Common Mistakes to Avoid
- Assuming normality without checking — Just because it looks bell-shaped doesn't mean it is
- Confusing standard deviation with standard error — Standard error is about sample means, not individual data spread
- Using 95% when the exact figure is 95.45% — Minor, but precision matters in technical work
- Ignoring outliers instead of investigating them — Data outside 2σ deserves attention, not dismissal
- Applying this to non-normal data — Chebyshev's inequality exists for a reason
Getting Started: Practical Application
Want to use this right now? Here's how:
- Gather your data — Collect at least 30 data points for reasonable estimates
- Calculate the mean — Add all values, divide by count
- Calculate standard deviation — Use a spreadsheet formula (STDEV or STDEV.S in Excel/Sheets)

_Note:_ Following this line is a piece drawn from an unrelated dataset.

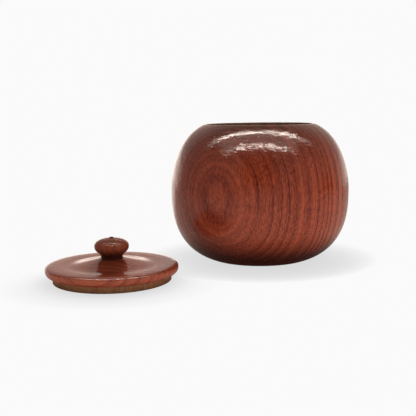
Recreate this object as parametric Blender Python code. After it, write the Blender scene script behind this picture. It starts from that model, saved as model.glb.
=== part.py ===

- Compute 2σ boundaries — Add and subtract 2 times standard deviation from mean
- Identify outliers — Any value outside your boundaries is statistically unusual
- Verify normality — Plot your data. If it doesn't look bell-shaped, these rules don't apply
That's it. You now have a practical method for spotting outliers and understanding your data's spread.
The Bottom Line
Two standard deviations from the mean captures 95.45% of data in a normal distribution. It's useful for outlier detection, quality control, and setting practical boundaries. But it's only valid when your data actually follows a normal distribution — and plenty of data doesn't.
Know your distribution first. Then apply the rule.